▸ Instruction: Pick out every line in the data below that holds "Blender".

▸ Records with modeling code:
⁂
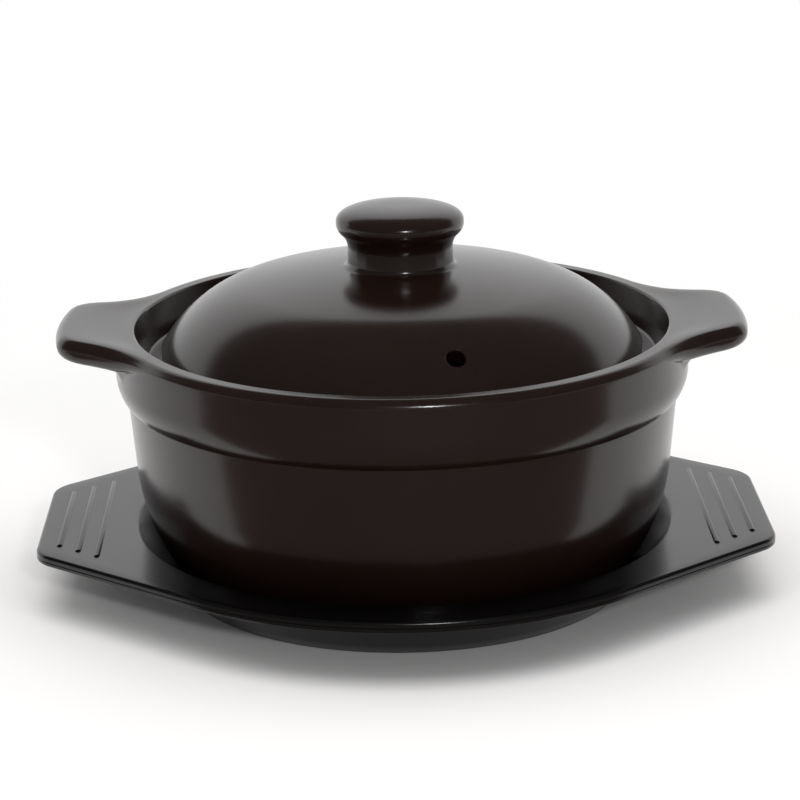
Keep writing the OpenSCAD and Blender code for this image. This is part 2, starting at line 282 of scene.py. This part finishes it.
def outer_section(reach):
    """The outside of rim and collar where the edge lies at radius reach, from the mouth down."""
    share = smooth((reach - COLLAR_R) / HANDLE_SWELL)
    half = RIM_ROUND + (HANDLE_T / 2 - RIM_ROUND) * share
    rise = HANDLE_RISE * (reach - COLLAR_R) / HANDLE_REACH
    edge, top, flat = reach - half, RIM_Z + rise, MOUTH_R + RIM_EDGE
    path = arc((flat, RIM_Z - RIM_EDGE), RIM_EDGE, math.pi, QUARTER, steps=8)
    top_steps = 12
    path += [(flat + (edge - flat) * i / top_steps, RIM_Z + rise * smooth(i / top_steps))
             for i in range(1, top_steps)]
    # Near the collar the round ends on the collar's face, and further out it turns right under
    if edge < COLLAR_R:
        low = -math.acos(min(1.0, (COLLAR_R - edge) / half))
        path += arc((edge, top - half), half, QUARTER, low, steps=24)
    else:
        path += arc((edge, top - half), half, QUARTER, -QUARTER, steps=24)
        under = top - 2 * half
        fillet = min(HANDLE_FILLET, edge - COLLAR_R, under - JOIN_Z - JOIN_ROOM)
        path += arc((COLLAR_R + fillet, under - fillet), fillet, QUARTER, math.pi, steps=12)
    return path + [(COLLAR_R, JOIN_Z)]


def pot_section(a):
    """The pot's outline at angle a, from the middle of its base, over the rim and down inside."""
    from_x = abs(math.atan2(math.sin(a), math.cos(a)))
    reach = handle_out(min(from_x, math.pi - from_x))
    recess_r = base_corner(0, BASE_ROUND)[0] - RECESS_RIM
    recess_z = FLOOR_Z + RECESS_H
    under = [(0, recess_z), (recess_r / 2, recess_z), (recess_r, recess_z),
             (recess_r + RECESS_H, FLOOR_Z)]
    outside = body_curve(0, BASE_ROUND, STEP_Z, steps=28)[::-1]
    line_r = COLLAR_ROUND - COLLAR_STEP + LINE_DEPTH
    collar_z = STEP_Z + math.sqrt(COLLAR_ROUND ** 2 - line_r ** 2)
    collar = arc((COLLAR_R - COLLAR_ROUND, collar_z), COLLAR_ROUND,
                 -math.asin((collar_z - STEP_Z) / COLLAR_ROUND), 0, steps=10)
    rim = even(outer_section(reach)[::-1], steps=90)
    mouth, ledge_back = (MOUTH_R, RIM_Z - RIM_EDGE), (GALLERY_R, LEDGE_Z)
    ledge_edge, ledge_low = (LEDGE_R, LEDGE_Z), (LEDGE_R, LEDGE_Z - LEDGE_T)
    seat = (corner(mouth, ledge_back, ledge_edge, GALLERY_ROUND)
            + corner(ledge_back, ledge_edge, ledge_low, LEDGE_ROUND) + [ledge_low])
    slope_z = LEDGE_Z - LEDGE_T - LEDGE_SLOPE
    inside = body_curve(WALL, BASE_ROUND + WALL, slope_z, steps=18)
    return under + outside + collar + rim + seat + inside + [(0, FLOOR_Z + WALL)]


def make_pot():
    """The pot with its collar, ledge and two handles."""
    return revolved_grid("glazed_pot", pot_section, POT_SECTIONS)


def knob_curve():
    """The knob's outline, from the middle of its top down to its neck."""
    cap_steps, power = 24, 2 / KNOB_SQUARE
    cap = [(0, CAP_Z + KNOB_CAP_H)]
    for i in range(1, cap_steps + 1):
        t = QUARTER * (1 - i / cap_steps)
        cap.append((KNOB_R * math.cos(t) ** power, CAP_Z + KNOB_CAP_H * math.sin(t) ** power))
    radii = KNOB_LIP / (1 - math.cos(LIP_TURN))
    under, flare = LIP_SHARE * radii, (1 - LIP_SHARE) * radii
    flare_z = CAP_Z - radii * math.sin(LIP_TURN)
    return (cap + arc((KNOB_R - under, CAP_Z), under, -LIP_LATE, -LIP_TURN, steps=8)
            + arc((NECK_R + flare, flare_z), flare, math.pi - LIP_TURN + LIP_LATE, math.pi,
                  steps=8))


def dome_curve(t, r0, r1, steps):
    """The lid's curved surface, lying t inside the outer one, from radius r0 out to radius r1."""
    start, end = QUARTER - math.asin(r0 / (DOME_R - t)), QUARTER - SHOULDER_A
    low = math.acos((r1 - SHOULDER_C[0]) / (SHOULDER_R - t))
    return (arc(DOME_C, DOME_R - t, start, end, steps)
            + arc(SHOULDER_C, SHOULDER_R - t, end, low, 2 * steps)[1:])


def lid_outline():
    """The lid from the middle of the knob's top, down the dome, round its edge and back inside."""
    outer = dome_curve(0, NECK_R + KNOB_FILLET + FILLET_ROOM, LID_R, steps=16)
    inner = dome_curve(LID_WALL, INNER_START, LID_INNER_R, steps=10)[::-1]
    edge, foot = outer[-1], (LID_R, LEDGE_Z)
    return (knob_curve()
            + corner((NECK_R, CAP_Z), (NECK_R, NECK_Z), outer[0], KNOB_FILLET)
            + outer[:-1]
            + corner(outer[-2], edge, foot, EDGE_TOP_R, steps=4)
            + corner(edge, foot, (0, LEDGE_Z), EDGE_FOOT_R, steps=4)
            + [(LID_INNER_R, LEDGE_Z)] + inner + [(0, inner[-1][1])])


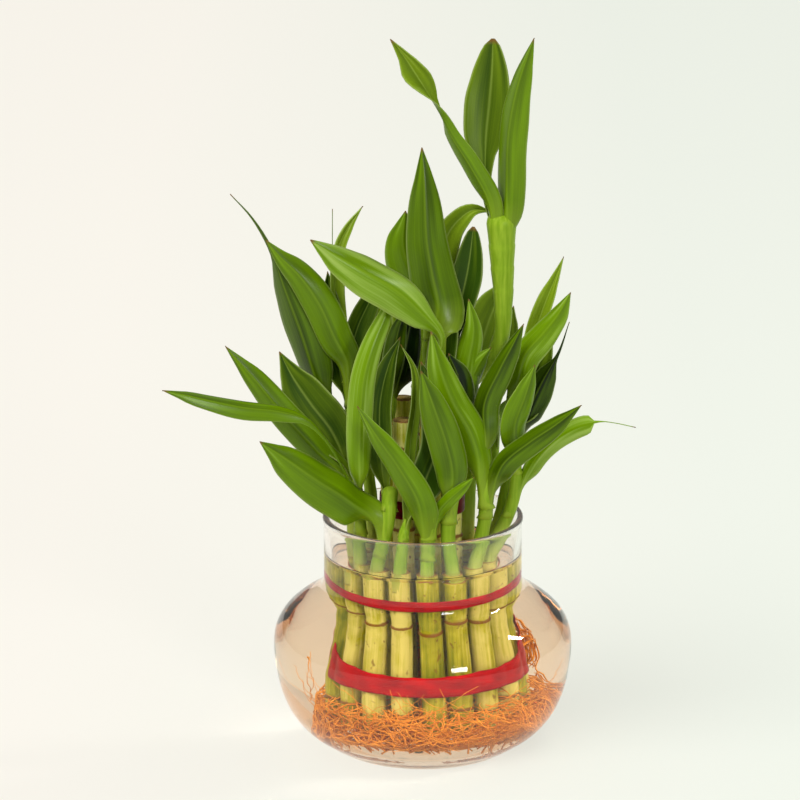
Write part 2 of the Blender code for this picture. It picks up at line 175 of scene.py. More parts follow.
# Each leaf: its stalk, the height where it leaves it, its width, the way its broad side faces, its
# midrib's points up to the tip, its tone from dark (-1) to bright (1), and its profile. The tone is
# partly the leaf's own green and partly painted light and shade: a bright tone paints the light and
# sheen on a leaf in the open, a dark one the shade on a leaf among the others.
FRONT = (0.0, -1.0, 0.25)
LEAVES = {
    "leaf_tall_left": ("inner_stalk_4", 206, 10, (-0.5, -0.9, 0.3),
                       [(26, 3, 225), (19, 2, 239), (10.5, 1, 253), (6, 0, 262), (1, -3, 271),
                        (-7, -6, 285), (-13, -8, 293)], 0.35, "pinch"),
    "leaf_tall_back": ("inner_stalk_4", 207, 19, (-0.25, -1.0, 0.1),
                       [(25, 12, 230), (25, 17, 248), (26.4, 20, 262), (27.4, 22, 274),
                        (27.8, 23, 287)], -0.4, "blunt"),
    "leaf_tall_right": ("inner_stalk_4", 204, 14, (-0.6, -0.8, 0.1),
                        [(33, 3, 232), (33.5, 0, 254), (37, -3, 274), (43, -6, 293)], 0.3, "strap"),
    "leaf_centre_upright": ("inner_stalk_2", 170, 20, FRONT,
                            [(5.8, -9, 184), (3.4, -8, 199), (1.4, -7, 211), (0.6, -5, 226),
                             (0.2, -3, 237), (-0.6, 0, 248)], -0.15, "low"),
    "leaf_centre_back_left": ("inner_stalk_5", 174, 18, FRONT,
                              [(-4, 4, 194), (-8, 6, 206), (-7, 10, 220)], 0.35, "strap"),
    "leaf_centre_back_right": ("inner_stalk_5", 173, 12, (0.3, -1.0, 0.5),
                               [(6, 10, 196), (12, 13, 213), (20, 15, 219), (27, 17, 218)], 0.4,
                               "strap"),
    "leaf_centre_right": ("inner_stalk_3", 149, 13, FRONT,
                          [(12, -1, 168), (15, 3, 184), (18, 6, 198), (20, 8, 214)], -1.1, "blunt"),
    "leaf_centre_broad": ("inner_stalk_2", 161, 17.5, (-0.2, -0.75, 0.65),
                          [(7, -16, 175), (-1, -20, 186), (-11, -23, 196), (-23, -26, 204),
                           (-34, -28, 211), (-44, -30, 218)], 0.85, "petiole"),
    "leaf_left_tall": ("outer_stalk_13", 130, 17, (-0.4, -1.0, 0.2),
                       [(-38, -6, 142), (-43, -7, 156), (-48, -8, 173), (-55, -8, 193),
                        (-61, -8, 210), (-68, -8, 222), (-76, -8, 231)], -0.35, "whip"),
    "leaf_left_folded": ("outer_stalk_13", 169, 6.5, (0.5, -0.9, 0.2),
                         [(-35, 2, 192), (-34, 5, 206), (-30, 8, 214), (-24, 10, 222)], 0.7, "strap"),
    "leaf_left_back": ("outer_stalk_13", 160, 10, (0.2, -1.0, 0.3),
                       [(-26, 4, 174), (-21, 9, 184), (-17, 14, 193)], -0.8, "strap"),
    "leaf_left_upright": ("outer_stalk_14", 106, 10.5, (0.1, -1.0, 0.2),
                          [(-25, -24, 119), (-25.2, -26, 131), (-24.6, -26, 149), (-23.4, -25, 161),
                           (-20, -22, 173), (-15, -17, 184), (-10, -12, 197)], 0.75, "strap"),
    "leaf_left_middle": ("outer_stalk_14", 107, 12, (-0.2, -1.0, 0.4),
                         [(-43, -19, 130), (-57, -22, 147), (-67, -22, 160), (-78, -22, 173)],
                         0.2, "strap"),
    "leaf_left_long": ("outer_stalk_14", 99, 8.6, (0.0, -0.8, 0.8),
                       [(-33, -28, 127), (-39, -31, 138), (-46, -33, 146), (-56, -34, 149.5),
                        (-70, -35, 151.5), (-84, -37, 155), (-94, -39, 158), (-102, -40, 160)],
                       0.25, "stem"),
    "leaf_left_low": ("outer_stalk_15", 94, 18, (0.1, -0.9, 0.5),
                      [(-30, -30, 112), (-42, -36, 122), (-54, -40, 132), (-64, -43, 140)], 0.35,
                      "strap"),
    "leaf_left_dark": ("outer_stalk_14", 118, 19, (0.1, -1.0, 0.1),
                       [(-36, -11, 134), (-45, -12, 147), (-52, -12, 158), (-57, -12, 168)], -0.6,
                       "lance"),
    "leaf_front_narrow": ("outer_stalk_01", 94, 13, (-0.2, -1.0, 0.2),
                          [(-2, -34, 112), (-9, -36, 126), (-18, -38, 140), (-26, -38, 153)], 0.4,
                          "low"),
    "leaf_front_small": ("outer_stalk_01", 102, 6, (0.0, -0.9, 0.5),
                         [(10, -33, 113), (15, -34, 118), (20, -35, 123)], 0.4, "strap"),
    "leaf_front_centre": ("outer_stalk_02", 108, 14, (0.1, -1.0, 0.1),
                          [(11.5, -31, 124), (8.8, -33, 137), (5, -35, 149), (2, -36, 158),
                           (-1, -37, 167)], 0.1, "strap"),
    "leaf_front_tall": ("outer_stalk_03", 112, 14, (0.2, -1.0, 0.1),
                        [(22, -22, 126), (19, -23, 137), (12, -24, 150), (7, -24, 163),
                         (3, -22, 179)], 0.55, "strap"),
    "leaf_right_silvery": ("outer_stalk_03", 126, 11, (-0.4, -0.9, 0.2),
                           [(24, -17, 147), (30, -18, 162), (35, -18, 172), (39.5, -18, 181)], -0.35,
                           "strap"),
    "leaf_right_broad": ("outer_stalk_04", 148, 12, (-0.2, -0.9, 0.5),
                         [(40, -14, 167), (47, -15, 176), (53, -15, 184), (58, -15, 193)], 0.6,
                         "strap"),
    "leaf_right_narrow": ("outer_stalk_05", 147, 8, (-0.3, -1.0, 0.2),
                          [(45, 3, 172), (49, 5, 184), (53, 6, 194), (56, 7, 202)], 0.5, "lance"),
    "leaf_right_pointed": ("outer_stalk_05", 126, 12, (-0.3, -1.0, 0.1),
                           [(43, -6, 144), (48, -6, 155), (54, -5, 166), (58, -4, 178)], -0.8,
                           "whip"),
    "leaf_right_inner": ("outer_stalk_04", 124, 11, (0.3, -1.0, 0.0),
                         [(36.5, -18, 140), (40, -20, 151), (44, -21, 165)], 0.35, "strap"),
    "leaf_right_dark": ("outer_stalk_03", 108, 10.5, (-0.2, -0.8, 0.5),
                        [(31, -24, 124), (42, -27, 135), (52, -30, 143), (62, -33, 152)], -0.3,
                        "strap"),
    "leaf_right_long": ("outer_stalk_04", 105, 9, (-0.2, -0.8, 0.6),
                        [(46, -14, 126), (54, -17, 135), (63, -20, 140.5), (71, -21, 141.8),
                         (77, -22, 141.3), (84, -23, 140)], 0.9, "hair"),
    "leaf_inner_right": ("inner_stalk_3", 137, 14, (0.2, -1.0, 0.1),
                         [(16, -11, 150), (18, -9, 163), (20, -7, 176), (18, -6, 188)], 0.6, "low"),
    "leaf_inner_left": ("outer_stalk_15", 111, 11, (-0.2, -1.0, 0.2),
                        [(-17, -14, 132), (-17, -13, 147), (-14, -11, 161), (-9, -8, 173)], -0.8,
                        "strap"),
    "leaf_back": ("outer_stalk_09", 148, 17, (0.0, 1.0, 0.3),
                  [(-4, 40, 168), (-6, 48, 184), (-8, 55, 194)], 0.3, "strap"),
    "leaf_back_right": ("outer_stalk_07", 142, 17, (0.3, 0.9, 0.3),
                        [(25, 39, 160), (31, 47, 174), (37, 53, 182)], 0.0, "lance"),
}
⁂
▸ Result below:
Keep writing the OpenSCAD and Blender code for this image. This is part 2, starting at line 282 of scene.py. This part finishes it.
Write part 2 of the Blender code for this picture. It picks up at line 175 of scene.py. More parts follow.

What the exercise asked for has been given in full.